Friday, October 14, 2011

25-cent coffee? In Burbank? In 2011?

     Today I found out that you can get fish and chips just like they served at the Don's Restaurants in Burbank and Victorville before they closed. A fish and chips plate and coffee for under $8 all day? Amazing!

Thursday, October 6, 2011

Here's one you won't be able to put down. One of the best books on LA. corruption in the first half of the 20th Century

I swear, this is like reading a Raymond Chandler novel, but it's all real! I had no idea where this book was going to take me, but I couldn't jump off the train. In the end, I knew so much more about life in the '20s, '30s and '40s in Los Angeles. I loaned my copy to another L.A.-ophile and he won't give it back to me. That's OK, the prices are dropping now, so I'll buy a couple more. Let me know what you think of it. By the way, you can read excerpts by clicking on the Amazon.com link below. I think I read a third of the book online for free before I had to get a copy of my own.



Wednesday, October 5, 2011

The author of this book awakened me more than any other book.

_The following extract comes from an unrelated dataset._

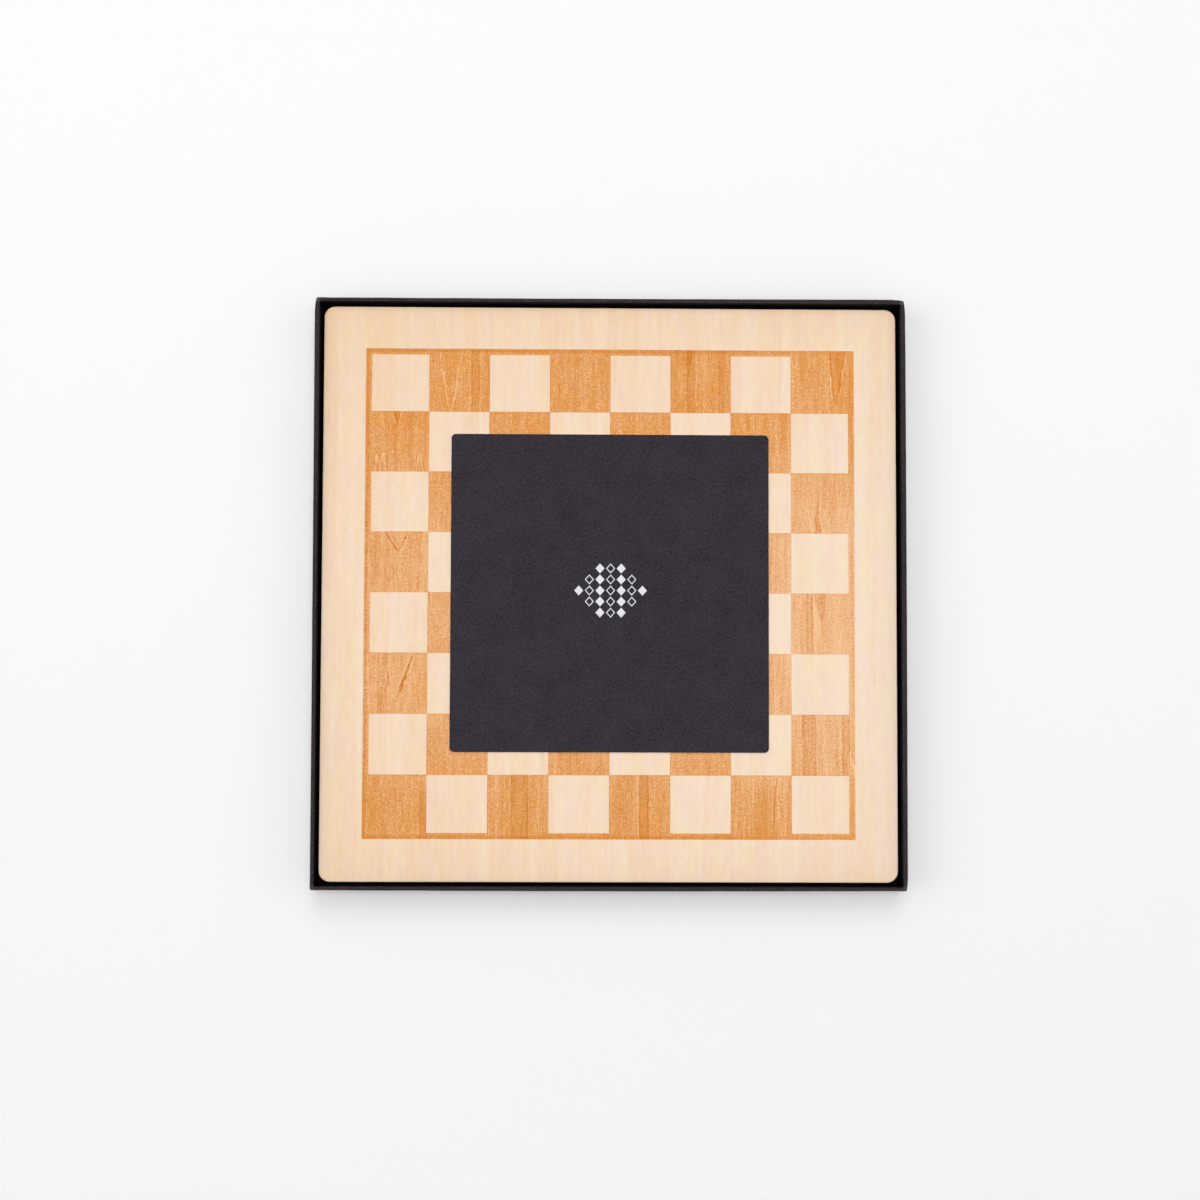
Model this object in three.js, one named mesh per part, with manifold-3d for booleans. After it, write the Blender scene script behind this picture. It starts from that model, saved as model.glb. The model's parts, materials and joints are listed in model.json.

It was 1984 when I heard Jonathan Kwitny give a luncheon speech at the Investigative Reporters and Editors National Conference in Miami. I was dumbfounded when he described what he had learned --- mostly through government sources --- about U.S. foreign policy. I had been to Central America the year before and I now realized that I was blind --- ignorant to what had been going on down there since the mid '50s. I returned to Guatemala, El Salvador and Nicaragua the next year and I saw things in a completely different way. When
I read the first edition of "Endless Enemies," I learned about similar U.S. involvement in Iran in 1953. I was astounded when I learned for the first time that the CIA had overthrown the country's democratically elected president and re-installed the previous dictator, the Shah of Iran. And there were so many other examples.
The first edition of the book has become a collector's item because it was actually recalled by the publisher as a result of a lawsuit brought on by one of the sources that Kwitny quoted. Subsequent editions included blank areas where the original information had once been. Either edition will enlighten you. It's sad that Kwitny died much too young. His death left a void that has been hard to fill. Needless to say, I recommend the book.